Exercise:
Repeat exactly the stretch of lines from the line containing "whole = Part.makeCompound(list(parts.values())).BoundBox" through the line containing "points = [vertex.co", both included, and nothing else.

Input for this task:
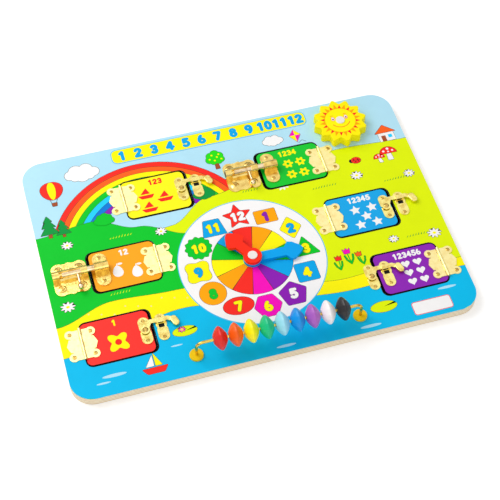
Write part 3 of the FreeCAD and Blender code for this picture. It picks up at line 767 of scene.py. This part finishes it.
# Where each motif stands, its level and its size
for x, y, level, shapes, size in (
        (-146, 123, SKY_LEVEL, [("white", CLOUD, 1)], 1.0),
        (66, 112, SKY_LEVEL, [("white", CLOUD, 1)], 0.62),
        (-182, 106, SKY_LEVEL, balloon(), 1.0),
        (92, 112, SKY_LEVEL, kite(), 0.8),
        (-194, 62, GREEN_LEVEL, fir_tree(), 0.95),
        (-180, 57, GREEN_LEVEL, fir_tree(), 0.75),
        (-136, 56, GREEN_LEVEL, [("green", BUSH, 1)], 0.8),
        (190, 90, MEADOW_LEVEL, house(), 1.0),
        (-2, 104, MEADOW_LEVEL, fruit_tree(), 0.85),
        (-26, 62, MEADOW_LEVEL, [("dark_green", BUSH, 1)], 0.85),
        (184, 62, MEADOW_LEVEL, toadstool(), 1.15),
        (172, 58, MEADOW_LEVEL, toadstool(1.0), 0.75),
        (146, 62, MEADOW_LEVEL, ladybird(), 0.75),
        (86, -58, SAND_LEVEL, tulip("red", -1.5), 0.85),
        (97, -52, SAND_LEVEL, tulip("magenta", 1.0), 0.95),
        (108, -58, SAND_LEVEL, tulip("deep_orange", 2.5), 0.8),
        (-126, -127, POND_LEVEL, sail_boat(), 1.0),
        (-88, -98, POND_LEVEL, leaf_pad(True), 0.9),
        (112, -124, POND_LEVEL, leaf_pad(False), 1.0)):
    motif(x, y, level, shapes, size)
DAISY = [("white", PETALS, 1), ("yellow", circle(0, 0, 1.7, 0.8, 20), 2)]
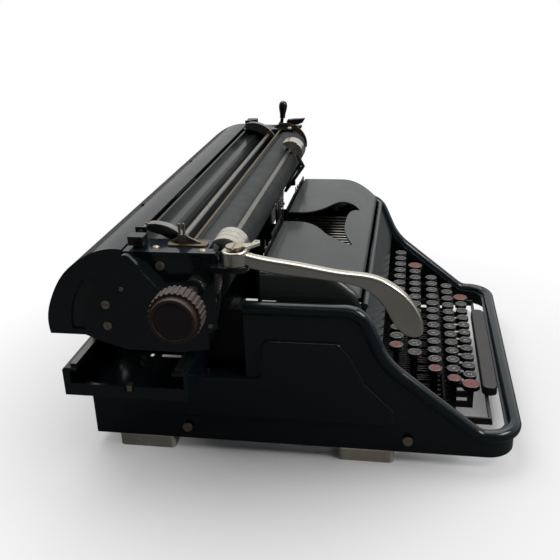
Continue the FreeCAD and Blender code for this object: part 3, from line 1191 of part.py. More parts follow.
def make_escapement():
    teeth = 24
    points = []
    for index in range(2 * teeth):
        angle = math.pi * index / teeth
        r = 12.0 if index % 2 else 10.0
        points.append((r * math.cos(angle), WHEEL_Z + r * math.sin(angle)))
    face = Part.Face(polygon([(x, 166.0, z) for x, z in points]))
    wheel = face.extrude(Vector(0, 2.0, 0))
    pinion = rod_y(0, 156.0, 166.0, WHEEL_Z, PINION_RADIUS)
    bore = rod_y(0, 155.0, 169.0, WHEEL_Z, 2.5 + FIT)
    add("escapement_wheel", join([wheel, pinion]).cut(bore))


def drive_brackets():
    """Posts of the base frame that carry the spring drum and the escapement wheel."""
    shelf = box(DRUM_X - 12.0, DRUM_X + 12.0, 148.0, 200.0, 74.0, 79.0)
    stud = rod_z(DRUM_X, DRUM_Y, 78.0, 112.0, 4.0)
    collar = rod_z(DRUM_X, DRUM_Y, 78.0, 93.5, 8.0)
    post = box(-6.0, 6.0, 169.0, 174.0, 74.0, WHEEL_Z + 5.0)
    post_foot = box(-6.0, 6.0, 148.0, 174.0, 74.0, 78.0)
    axle = rod_y(0, 155.5, 172.0, WHEEL_Z, 2.5)
    return [shelf, stud, collar, post, post_foot, axle]


# ---- build -------------------------------------------------------------------------
def export_all():
    os.makedirs("parts", exist_ok=True)
    centre_x = (KNOB_FACE + SHAFT_END) / 2.0
    centre_y = (BODY_FRONT - RIM_RADIUS + RAIL_REAR_Y) / 2.0
    shift = Vector(-centre_x, -centre_y, 0.0)
    for name, shape in parts.items():
        shape.translate(shift)
        shape.exportStep(os.path.join("parts", name + ".step"))
    whole = Part.makeCompound(list(parts.values())).BoundBox
    print("pieces", len(parts), "solids", sum(len(shape.Solids) for shape in parts.values()))
    print("shift", shift.x, shift.y)
    print("box", whole.XMin, whole.XMax, whole.YMin, whole.YMax, whole.ZMin, whole.ZMax)


MAKERS = [
    make_body_shell, make_feet, make_body_screws, make_front_plate, make_base_frame, make_ribbon_cover,
    make_rail_frame, make_rails, make_end_pegs, make_rear_cover, make_paper_table, make_end_plates,
    make_top_plates, make_carriage_frame, make_carriage_rollers, make_platen, make_platen_knob,
    make_platen_ring, make_ratchet_wheel, make_feed_rollers, make_bail, make_bail_shields,
    make_bail_rollers, make_paper_support, make_paper_scale, make_selector, make_return_lever,
    make_carriage_screws, make_interlinear_lever, make_paper_release_lever,
    make_carriage_release_lever, make_latch_buttons, make_margin_stops, make_typebars, make_segment,
    make_type_guide, make_ribbon_spools, make_keys, make_space_bar, make_key_comb, make_spring_drum,
    make_escapement,
]

for maker in MAKERS:
    maker()
export_all()
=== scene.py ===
"""Typewriter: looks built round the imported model. Units are metres, in the model's own frame."""

import json
import math
import random

import bmesh
import bpy
from mathutils import Matrix, Vector


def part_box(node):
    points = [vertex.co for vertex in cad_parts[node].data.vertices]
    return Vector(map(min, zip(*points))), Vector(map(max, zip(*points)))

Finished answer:
    whole = Part.makeCompound(list(parts.values())).BoundBox
    print("pieces", len(parts), "solids", sum(len(shape.Solids) for shape in parts.values()))
    print("shift", shift.x, shift.y)
    print("box", whole.XMin, whole.XMax, whole.YMin, whole.YMax, whole.ZMin, whole.ZMax)


MAKERS = [
    make_body_shell, make_feet, make_body_screws, make_front_plate, make_base_frame, make_ribbon_cover,
    make_rail_frame, make_rails, make_end_pegs, make_rear_cover, make_paper_table, make_end_plates,
    make_top_plates, make_carriage_frame, make_carriage_rollers, make_platen, make_platen_knob,
    make_platen_ring, make_ratchet_wheel, make_feed_rollers, make_bail, make_bail_shields,
    make_bail_rollers, make_paper_support, make_paper_scale, make_selector, make_return_lever,
    make_carriage_screws, make_interlinear_lever, make_paper_release_lever,
    make_carriage_release_lever, make_latch_buttons, make_margin_stops, make_typebars, make_segment,
    make_type_guide, make_ribbon_spools, make_keys, make_space_bar, make_key_comb, make_spring_drum,
    make_escapement,
]

for maker in MAKERS:
    maker()
export_all()
=== scene.py ===
"""Typewriter: looks built round the imported model. Units are metres, in the model's own frame."""

import json
import math
import random

import bmesh
import bpy
from mathutils import Matrix, Vector


def part_box(node):
    points = [vertex.co for vertex in cad_parts[node].data.vertices]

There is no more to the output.